How plastic is a function of Colonialism
Dec. 21, 2019, Teen Vogue: "Perhaps you've heard that the top five countries responsible for most marine plastics are China, Indonesia, the Philippines, Vietnam, and Sri Lanka. Some of these countries are also the ones receiving a disproportionate amount of plastic waste from other regions. They also happen to be places where waste systems do not mimic American curb-to-landfill systems. These regions are framed in scientific articles, the media, and policy papers as “mismanaging” their waste. This is a perpetuation of colonialist mindset, discourses that have long associated some uses of land as civilized and moral and other uses as savage and deficient...
In September 2015, an American-based environmental NGO called the Ocean Conservancy released a report looking for solutions to marine plastic pollution. One of the core recommendations was for countries in Southeast Asia to work with foreign-funded industries to build incinerators to burn plastic waste. This recommendation follows a long line of colonial acts from various entities, from access to Indigenous land to extract oil and gas to make plastics, to the production of disposable plastics that requires land to store and contain them, to pointing the finger at local and Indigenous peoples for “mismanaging” imported waste, and then gaining access to land to solve their uncivilized approach to waste management.
The Philippines arm of the Global Alliance for Incinerator Alternatives (GAIA), a grassroots environmental-justice coalition, rejected the Ocean Conservancy recommendation for incineration. They argued against the health and environmental impacts of burning waste, particularly in countries that struggle with air pollution, such as in China, where increasing protests against waste-to-energy incinerators occur in a context where 69% of current incinerators have records of violating environmental air pollution standards. They talked about the costs of building and maintaining this infrastructure and what it means for debt to foreign bodies. They wrote about how burning waste and plastic perpetuates climate-changing fossil fuel extraction. In short, they argued against the entire system that assumes access to land for come-from-away industry and environmentalists...
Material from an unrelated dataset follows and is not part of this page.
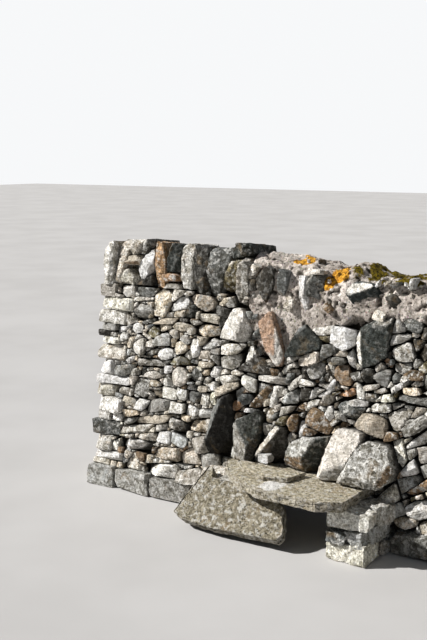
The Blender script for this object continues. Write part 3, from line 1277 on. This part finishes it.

Disposability is not the result of the bad behavior of some individuals choosing to buy some things and not others. Consumer choice as a concept makes no sense in many places. In Nain [Canada], there is one store. There is one kind of ketchup you can buy. There is one type of lettuce. Both are in plastic packaging because the producers assume that there is a place for that packaging to go. It goes into the dump, where it is usually burned so bears aren't attracted to town, and then the scraps blow into the water. There is no way to behave differently. Bag bans don't eliminate the problem. Degradable plastics made of corn would move the problem onto someone else's land. Shipping Nain's plastics to a recycling plant in Vietnam or even elsewhere in Canada produces pollution and plastic leakage on other lands still. Disposable plastics are simply not possible without colonizer access to land. The end of colonialism will result in the end of plastic disposability."